» **GOAL**:
Write out every line of the material exactly as it appears.

» **RECORDS PROVIDED**:
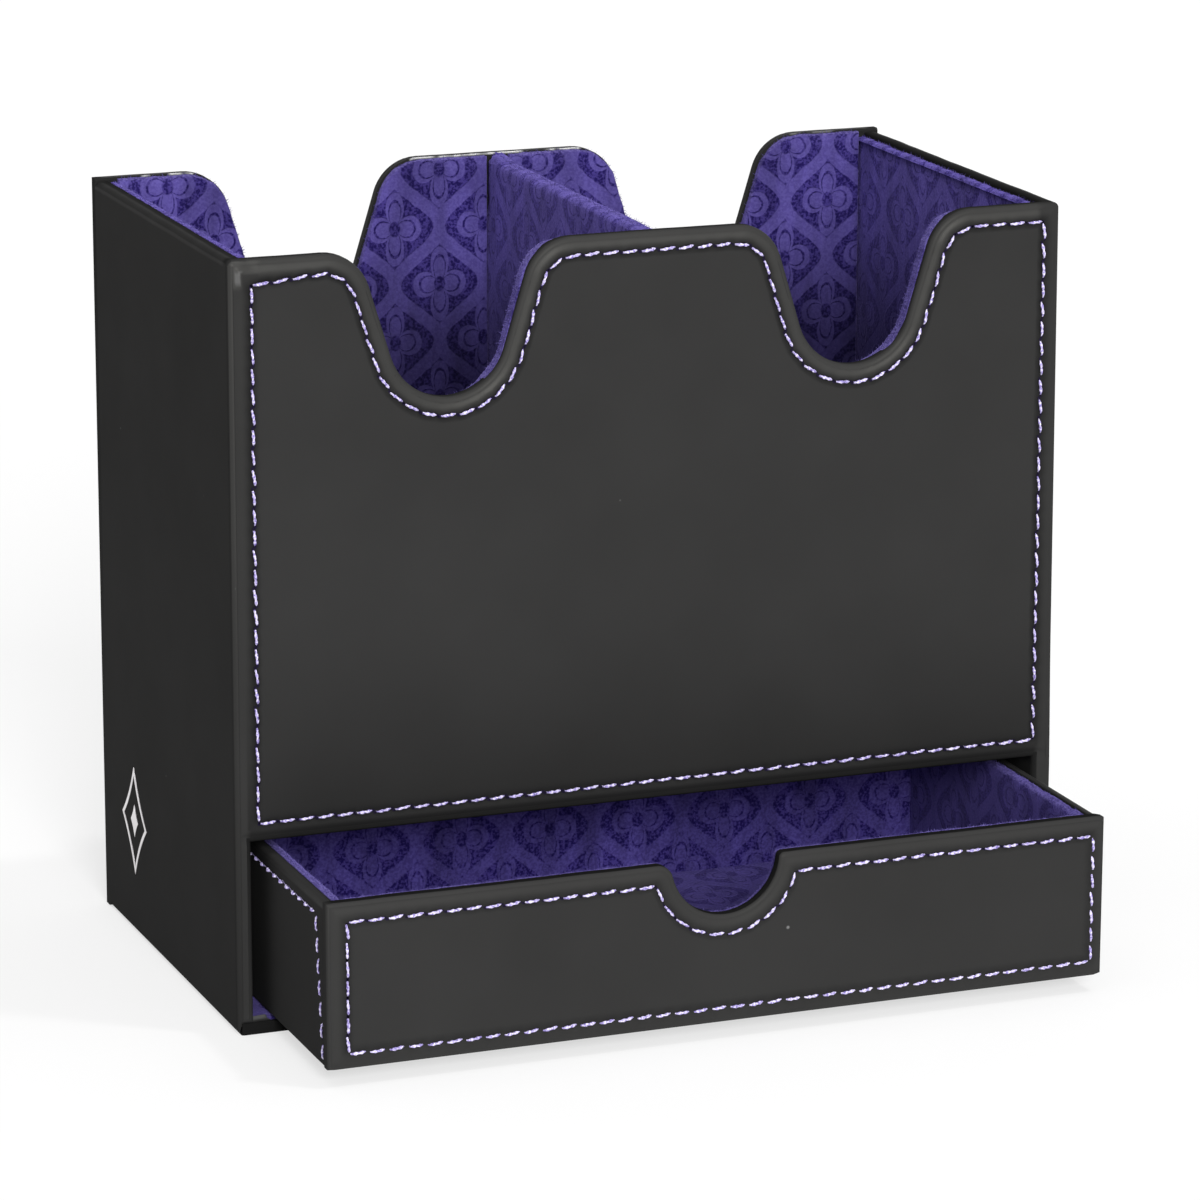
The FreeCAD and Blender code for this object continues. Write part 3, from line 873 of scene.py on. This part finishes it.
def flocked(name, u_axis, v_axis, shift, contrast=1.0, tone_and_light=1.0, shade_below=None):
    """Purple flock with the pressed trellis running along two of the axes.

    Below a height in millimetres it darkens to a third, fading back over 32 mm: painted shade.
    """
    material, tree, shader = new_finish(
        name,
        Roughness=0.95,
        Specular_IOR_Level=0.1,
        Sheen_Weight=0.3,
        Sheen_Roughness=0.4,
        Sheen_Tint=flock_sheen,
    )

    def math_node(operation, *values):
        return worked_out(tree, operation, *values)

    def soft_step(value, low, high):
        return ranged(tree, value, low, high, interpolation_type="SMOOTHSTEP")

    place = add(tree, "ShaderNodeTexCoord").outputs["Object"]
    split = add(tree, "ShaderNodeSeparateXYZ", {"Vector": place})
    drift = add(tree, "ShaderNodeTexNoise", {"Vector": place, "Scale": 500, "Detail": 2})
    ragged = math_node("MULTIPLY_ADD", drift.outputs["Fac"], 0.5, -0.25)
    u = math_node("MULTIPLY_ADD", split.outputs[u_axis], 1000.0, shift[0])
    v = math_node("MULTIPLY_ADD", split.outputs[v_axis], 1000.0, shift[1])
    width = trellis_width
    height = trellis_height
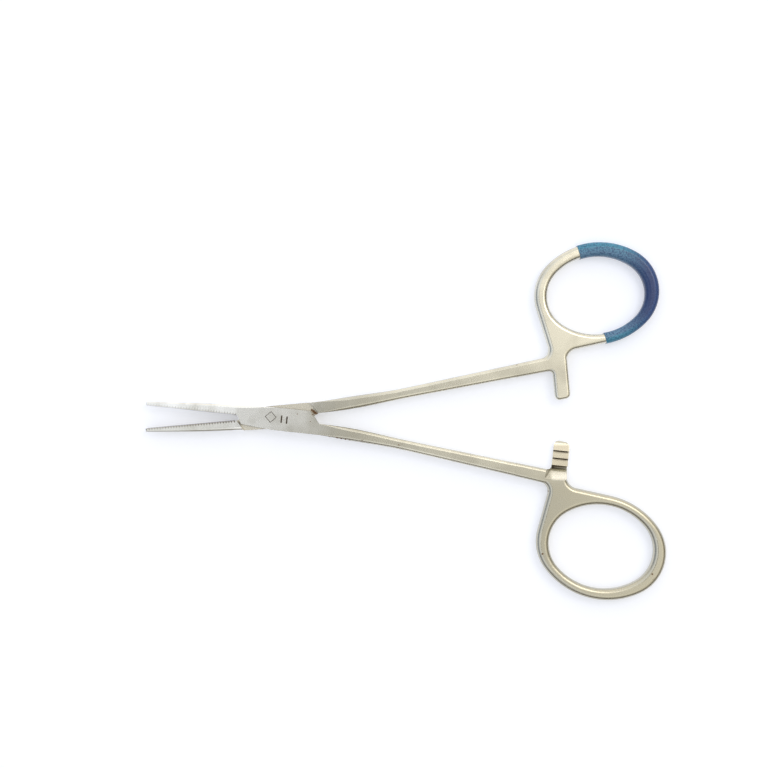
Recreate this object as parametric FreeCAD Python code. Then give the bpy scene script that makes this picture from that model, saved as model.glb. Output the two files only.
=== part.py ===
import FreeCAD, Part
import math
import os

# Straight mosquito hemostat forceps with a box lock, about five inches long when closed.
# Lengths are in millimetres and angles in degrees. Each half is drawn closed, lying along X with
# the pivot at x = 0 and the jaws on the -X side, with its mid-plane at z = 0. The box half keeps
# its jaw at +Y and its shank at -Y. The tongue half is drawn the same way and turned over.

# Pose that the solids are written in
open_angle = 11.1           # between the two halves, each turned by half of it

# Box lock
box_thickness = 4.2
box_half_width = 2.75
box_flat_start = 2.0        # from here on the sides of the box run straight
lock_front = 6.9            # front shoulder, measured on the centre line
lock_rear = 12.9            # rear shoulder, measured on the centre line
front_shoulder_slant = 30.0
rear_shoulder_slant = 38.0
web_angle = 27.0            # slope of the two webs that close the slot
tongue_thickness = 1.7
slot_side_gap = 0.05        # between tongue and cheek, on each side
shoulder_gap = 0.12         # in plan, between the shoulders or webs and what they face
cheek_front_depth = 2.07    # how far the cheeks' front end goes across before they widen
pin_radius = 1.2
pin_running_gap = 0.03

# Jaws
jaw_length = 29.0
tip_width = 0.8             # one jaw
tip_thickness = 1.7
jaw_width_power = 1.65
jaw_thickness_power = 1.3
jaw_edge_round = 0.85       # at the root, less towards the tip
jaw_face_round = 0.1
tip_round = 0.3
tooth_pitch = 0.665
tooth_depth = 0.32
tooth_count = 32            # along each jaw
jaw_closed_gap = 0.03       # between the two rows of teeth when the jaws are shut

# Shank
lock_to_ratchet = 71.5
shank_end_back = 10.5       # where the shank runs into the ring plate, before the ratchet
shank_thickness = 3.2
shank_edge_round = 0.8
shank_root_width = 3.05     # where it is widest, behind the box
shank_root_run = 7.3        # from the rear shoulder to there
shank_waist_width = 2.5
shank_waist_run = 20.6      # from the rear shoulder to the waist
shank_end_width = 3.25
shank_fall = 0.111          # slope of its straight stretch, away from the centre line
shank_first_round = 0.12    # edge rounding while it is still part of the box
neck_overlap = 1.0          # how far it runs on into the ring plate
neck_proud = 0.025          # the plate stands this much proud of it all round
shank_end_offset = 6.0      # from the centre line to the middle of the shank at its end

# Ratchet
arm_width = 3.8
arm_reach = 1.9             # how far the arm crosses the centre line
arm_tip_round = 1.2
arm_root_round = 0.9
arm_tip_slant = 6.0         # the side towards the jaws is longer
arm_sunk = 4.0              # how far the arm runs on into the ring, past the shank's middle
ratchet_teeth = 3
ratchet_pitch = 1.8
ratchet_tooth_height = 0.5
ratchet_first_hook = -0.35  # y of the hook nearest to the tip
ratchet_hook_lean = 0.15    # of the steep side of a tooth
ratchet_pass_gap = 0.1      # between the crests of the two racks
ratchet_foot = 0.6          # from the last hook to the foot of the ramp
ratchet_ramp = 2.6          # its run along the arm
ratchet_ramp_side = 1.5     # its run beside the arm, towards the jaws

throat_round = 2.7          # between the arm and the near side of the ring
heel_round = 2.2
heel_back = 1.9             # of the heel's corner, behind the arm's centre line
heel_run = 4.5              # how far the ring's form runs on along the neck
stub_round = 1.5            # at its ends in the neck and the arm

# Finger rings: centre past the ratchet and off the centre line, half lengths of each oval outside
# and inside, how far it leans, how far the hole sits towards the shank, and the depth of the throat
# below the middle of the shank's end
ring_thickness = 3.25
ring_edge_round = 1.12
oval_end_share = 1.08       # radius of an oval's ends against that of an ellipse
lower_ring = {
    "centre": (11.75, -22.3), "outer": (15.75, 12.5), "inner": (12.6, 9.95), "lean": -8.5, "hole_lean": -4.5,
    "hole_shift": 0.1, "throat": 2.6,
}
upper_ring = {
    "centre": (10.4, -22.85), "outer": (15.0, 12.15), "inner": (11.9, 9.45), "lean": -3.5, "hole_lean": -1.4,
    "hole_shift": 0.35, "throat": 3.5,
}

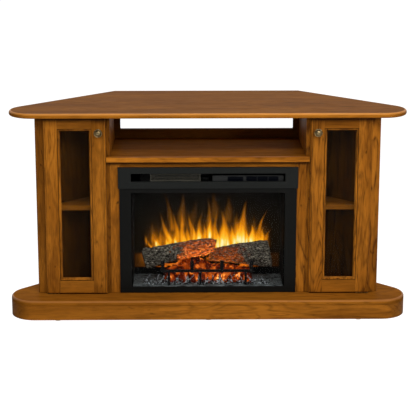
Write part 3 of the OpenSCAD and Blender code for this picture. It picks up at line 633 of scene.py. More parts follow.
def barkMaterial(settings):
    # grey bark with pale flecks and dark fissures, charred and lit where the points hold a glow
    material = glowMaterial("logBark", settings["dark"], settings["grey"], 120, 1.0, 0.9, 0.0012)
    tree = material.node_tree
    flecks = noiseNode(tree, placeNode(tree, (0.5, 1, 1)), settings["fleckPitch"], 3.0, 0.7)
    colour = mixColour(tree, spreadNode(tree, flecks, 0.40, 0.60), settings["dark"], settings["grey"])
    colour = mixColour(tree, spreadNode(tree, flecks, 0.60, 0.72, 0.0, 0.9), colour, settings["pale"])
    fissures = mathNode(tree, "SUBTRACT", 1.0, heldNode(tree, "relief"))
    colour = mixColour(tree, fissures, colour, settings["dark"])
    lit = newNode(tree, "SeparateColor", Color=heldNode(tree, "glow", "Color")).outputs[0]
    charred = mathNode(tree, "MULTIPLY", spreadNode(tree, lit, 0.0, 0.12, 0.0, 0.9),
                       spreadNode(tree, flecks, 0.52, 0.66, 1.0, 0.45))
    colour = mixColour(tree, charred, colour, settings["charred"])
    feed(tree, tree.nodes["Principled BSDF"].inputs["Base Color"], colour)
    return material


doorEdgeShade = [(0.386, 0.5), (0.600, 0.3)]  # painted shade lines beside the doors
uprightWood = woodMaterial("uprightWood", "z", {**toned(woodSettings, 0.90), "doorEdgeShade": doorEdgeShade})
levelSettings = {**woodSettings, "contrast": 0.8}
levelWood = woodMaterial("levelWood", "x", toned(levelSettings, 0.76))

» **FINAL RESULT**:
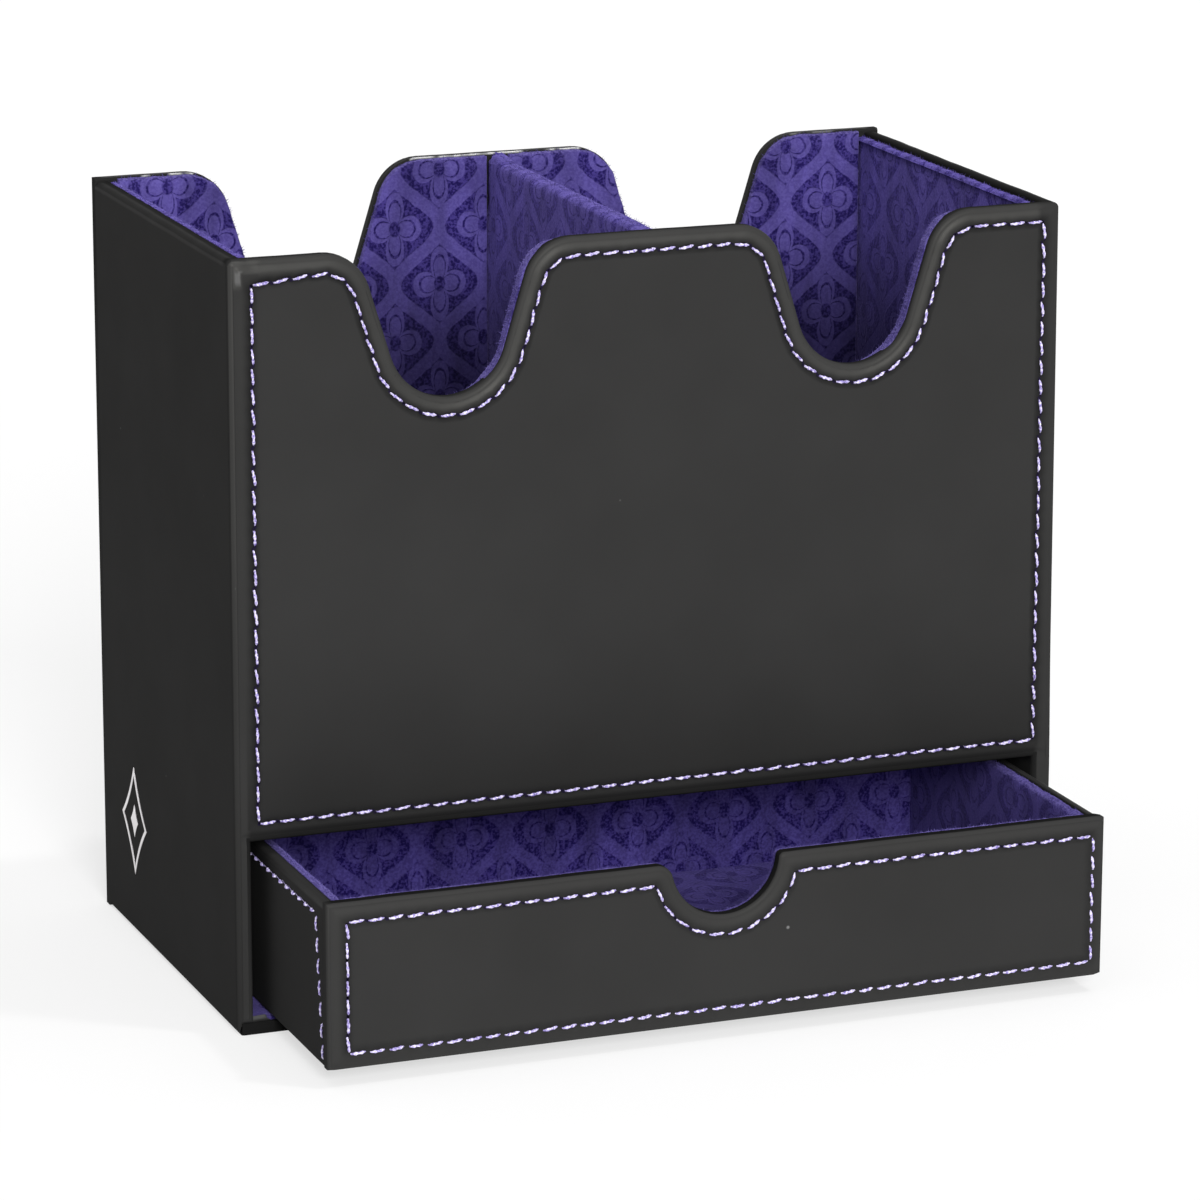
The FreeCAD and Blender code for this object continues. Write part 3, from line 873 of scene.py on. This part finishes it.
def flocked(name, u_axis, v_axis, shift, contrast=1.0, tone_and_light=1.0, shade_below=None):
    """Purple flock with the pressed trellis running along two of the axes.

    Below a height in millimetres it darkens to a third, fading back over 32 mm: painted shade.
    """
    material, tree, shader = new_finish(
        name,
        Roughness=0.95,
        Specular_IOR_Level=0.1,
        Sheen_Weight=0.3,
        Sheen_Roughness=0.4,
        Sheen_Tint=flock_sheen,
    )

    def math_node(operation, *values):
        return worked_out(tree, operation, *values)

    def soft_step(value, low, high):
        return ranged(tree, value, low, high, interpolation_type="SMOOTHSTEP")

    place = add(tree, "ShaderNodeTexCoord").outputs["Object"]
    split = add(tree, "ShaderNodeSeparateXYZ", {"Vector": place})
    drift = add(tree, "ShaderNodeTexNoise", {"Vector": place, "Scale": 500, "Detail": 2})
    ragged = math_node("MULTIPLY_ADD", drift.outputs["Fac"], 0.5, -0.25)
    u = math_node("MULTIPLY_ADD", split.outputs[u_axis], 1000.0, shift[0])
    v = math_node("MULTIPLY_ADD", split.outputs[v_axis], 1000.0, shift[1])
    width = trellis_width
    height = trellis_height
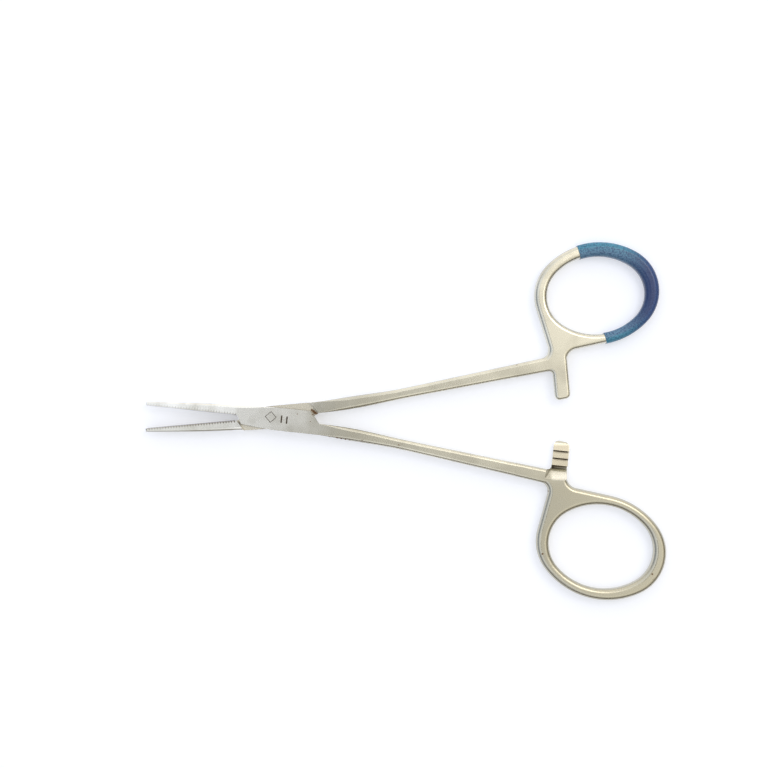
Recreate this object as parametric FreeCAD Python code. Then give the bpy scene script that makes this picture from that model, saved as model.glb. Output the two files only.
=== part.py ===
import FreeCAD, Part
import math
import os

# Straight mosquito hemostat forceps with a box lock, about five inches long when closed.
# Lengths are in millimetres and angles in degrees. Each half is drawn closed, lying along X with
# the pivot at x = 0 and the jaws on the -X side, with its mid-plane at z = 0. The box half keeps
# its jaw at +Y and its shank at -Y. The tongue half is drawn the same way and turned over.

# Pose that the solids are written in
open_angle = 11.1           # between the two halves, each turned by half of it

# Box lock
box_thickness = 4.2
box_half_width = 2.75
box_flat_start = 2.0        # from here on the sides of the box run straight
lock_front = 6.9            # front shoulder, measured on the centre line
lock_rear = 12.9            # rear shoulder, measured on the centre line
front_shoulder_slant = 30.0
rear_shoulder_slant = 38.0
web_angle = 27.0            # slope of the two webs that close the slot
tongue_thickness = 1.7
slot_side_gap = 0.05        # between tongue and cheek, on each side
shoulder_gap = 0.12         # in plan, between the shoulders or webs and what they face
cheek_front_depth = 2.07    # how far the cheeks' front end goes across before they widen
pin_radius = 1.2
pin_running_gap = 0.03

# Jaws
jaw_length = 29.0
tip_width = 0.8             # one jaw
tip_thickness = 1.7
jaw_width_power = 1.65
jaw_thickness_power = 1.3
jaw_edge_round = 0.85       # at the root, less towards the tip
jaw_face_round = 0.1
tip_round = 0.3
tooth_pitch = 0.665
tooth_depth = 0.32
tooth_count = 32            # along each jaw
jaw_closed_gap = 0.03       # between the two rows of teeth when the jaws are shut

# Shank
lock_to_ratchet = 71.5
shank_end_back = 10.5       # where the shank runs into the ring plate, before the ratchet
shank_thickness = 3.2
shank_edge_round = 0.8
shank_root_width = 3.05     # where it is widest, behind the box
shank_root_run = 7.3        # from the rear shoulder to there
shank_waist_width = 2.5
shank_waist_run = 20.6      # from the rear shoulder to the waist
shank_end_width = 3.25
shank_fall = 0.111          # slope of its straight stretch, away from the centre line
shank_first_round = 0.12    # edge rounding while it is still part of the box
neck_overlap = 1.0          # how far it runs on into the ring plate
neck_proud = 0.025          # the plate stands this much proud of it all round
shank_end_offset = 6.0      # from the centre line to the middle of the shank at its end

# Ratchet
arm_width = 3.8
arm_reach = 1.9             # how far the arm crosses the centre line
arm_tip_round = 1.2
arm_root_round = 0.9
arm_tip_slant = 6.0         # the side towards the jaws is longer
arm_sunk = 4.0              # how far the arm runs on into the ring, past the shank's middle
ratchet_teeth = 3
ratchet_pitch = 1.8
ratchet_tooth_height = 0.5
ratchet_first_hook = -0.35  # y of the hook nearest to the tip
ratchet_hook_lean = 0.15    # of the steep side of a tooth
ratchet_pass_gap = 0.1      # between the crests of the two racks
ratchet_foot = 0.6          # from the last hook to the foot of the ramp
ratchet_ramp = 2.6          # its run along the arm
ratchet_ramp_side = 1.5     # its run beside the arm, towards the jaws

throat_round = 2.7          # between the arm and the near side of the ring
heel_round = 2.2
heel_back = 1.9             # of the heel's corner, behind the arm's centre line
heel_run = 4.5              # how far the ring's form runs on along the neck
stub_round = 1.5            # at its ends in the neck and the arm

# Finger rings: centre past the ratchet and off the centre line, half lengths of each oval outside
# and inside, how far it leans, how far the hole sits towards the shank, and the depth of the throat
# below the middle of the shank's end
ring_thickness = 3.25
ring_edge_round = 1.12
oval_end_share = 1.08       # radius of an oval's ends against that of an ellipse
lower_ring = {
    "centre": (11.75, -22.3), "outer": (15.75, 12.5), "inner": (12.6, 9.95), "lean": -8.5, "hole_lean": -4.5,
    "hole_shift": 0.1, "throat": 2.6,
}
upper_ring = {
    "centre": (10.4, -22.85), "outer": (15.0, 12.15), "inner": (11.9, 9.45), "lean": -3.5, "hole_lean": -1.4,
    "hole_shift": 0.35, "throat": 3.5,
}

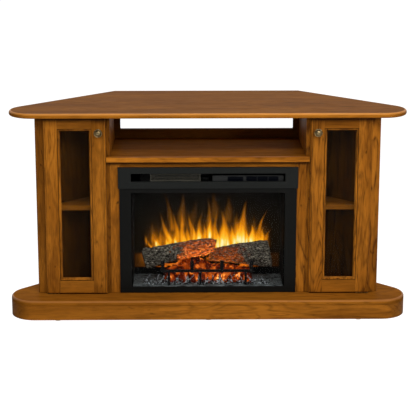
Write part 3 of the OpenSCAD and Blender code for this picture. It picks up at line 633 of scene.py. More parts follow.
def barkMaterial(settings):
    # grey bark with pale flecks and dark fissures, charred and lit where the points hold a glow
    material = glowMaterial("logBark", settings["dark"], settings["grey"], 120, 1.0, 0.9, 0.0012)
    tree = material.node_tree
    flecks = noiseNode(tree, placeNode(tree, (0.5, 1, 1)), settings["fleckPitch"], 3.0, 0.7)
    colour = mixColour(tree, spreadNode(tree, flecks, 0.40, 0.60), settings["dark"], settings["grey"])
    colour = mixColour(tree, spreadNode(tree, flecks, 0.60, 0.72, 0.0, 0.9), colour, settings["pale"])
    fissures = mathNode(tree, "SUBTRACT", 1.0, heldNode(tree, "relief"))
    colour = mixColour(tree, fissures, colour, settings["dark"])
    lit = newNode(tree, "SeparateColor", Color=heldNode(tree, "glow", "Color")).outputs[0]
    charred = mathNode(tree, "MULTIPLY", spreadNode(tree, lit, 0.0, 0.12, 0.0, 0.9),
                       spreadNode(tree, flecks, 0.52, 0.66, 1.0, 0.45))
    colour = mixColour(tree, charred, colour, settings["charred"])
    feed(tree, tree.nodes["Principled BSDF"].inputs["Base Color"], colour)
    return material


doorEdgeShade = [(0.386, 0.5), (0.600, 0.3)]  # painted shade lines beside the doors
uprightWood = woodMaterial("uprightWood", "z", {**toned(woodSettings, 0.90), "doorEdgeShade": doorEdgeShade})
levelSettings = {**woodSettings, "contrast": 0.8}
levelWood = woodMaterial("levelWood", "x", toned(levelSettings, 0.76))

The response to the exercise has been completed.